In the course of time, I came to realize two things. The first is that I was focusing too much on me. Do I trust him? Did he die for me? In effect, I was looking for my assurance in myself, and found that it was no better to trust myself than to trust any other man. The second thing I learned was that I needed to turn to Jesus Christ for my assurance, just as I look to him for my complete salvation. If I really and truly believe that Jesus died for all those who put their trust in him, and if I find my whole salvation in him and nowhere else, then that should settle the matter. After all, what does the Bible say? Draw near to yourself? No. James 4:8 says, Draw nigh to God, and he will draw nigh to you (Jas. 4:8).
The Biblical doctrine of assurance is based on the character of God himself. God has said that he will be our Savior; he wouldn’t be much of a Savior if he gave up on us before our salvation was consummated. Thus, the immediate basis of our assurance is the doctrine of divine perseverance — God’s promised to keep us true to himself. Jesus said, All that the Father giveth me shall come to me; and him that cometh to me I will in no wise cast out (John 6:37).

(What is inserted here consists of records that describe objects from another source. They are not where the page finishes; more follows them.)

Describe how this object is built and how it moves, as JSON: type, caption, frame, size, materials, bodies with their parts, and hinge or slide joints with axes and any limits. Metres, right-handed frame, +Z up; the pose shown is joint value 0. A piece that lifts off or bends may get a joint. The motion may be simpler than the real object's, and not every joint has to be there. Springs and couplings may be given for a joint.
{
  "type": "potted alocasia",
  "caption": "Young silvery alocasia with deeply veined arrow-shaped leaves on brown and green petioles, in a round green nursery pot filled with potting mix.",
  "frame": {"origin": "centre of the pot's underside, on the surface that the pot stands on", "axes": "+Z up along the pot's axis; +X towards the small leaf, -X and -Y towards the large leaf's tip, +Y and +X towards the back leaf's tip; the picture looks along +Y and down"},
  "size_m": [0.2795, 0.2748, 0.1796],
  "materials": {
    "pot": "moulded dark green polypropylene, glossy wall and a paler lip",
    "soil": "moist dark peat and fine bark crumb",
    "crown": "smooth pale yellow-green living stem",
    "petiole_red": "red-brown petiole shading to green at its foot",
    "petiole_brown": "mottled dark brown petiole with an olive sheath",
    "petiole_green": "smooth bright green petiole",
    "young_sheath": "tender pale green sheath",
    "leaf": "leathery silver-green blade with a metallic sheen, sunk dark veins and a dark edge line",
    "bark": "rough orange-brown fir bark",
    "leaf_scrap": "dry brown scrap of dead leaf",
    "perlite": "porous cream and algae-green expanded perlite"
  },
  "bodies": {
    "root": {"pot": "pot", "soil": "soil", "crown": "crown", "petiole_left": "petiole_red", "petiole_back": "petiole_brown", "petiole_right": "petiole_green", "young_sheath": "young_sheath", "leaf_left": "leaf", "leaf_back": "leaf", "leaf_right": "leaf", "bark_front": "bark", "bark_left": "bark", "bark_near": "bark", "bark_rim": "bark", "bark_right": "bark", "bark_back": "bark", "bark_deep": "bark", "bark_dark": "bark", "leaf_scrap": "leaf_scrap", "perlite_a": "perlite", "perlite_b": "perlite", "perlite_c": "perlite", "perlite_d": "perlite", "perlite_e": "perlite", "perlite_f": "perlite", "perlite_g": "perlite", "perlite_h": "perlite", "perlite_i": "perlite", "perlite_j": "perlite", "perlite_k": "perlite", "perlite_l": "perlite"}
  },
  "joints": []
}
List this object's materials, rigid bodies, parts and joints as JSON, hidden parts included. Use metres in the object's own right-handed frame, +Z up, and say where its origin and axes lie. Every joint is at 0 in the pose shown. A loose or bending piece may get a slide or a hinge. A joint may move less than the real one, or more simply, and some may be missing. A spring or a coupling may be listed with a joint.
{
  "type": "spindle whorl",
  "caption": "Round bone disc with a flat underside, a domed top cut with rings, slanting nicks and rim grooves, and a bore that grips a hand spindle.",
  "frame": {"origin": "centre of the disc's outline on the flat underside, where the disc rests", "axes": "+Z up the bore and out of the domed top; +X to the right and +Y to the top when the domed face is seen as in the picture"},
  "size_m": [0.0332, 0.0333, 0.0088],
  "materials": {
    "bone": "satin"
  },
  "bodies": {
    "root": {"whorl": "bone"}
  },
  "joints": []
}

In our text, Peter exhorts us to pay close attention to our assurance. When we do so, the Lord promises to keep us from falling and to minister to us an entrance into the everlasting kingdom of Jesus Christ. But how do we give attention to our assurance? By walking with the Lord — trusting his Word, obeying his commandments, crying out to him for all our needs, fellowshiping with God’s people, and withdrawing our confidence from every creature, including ourselves. Jesus Christ is the alpha and omega of our salvation. Our trust must be in him and in his Word alone. That is where we find our assurance!
Let each one of us, therefore, look to the Lord for our assurance. May the Spirit of God help us hold fast the confidence and the rejoicing of the hope firm unto the end (Heb. 3:6). Amen.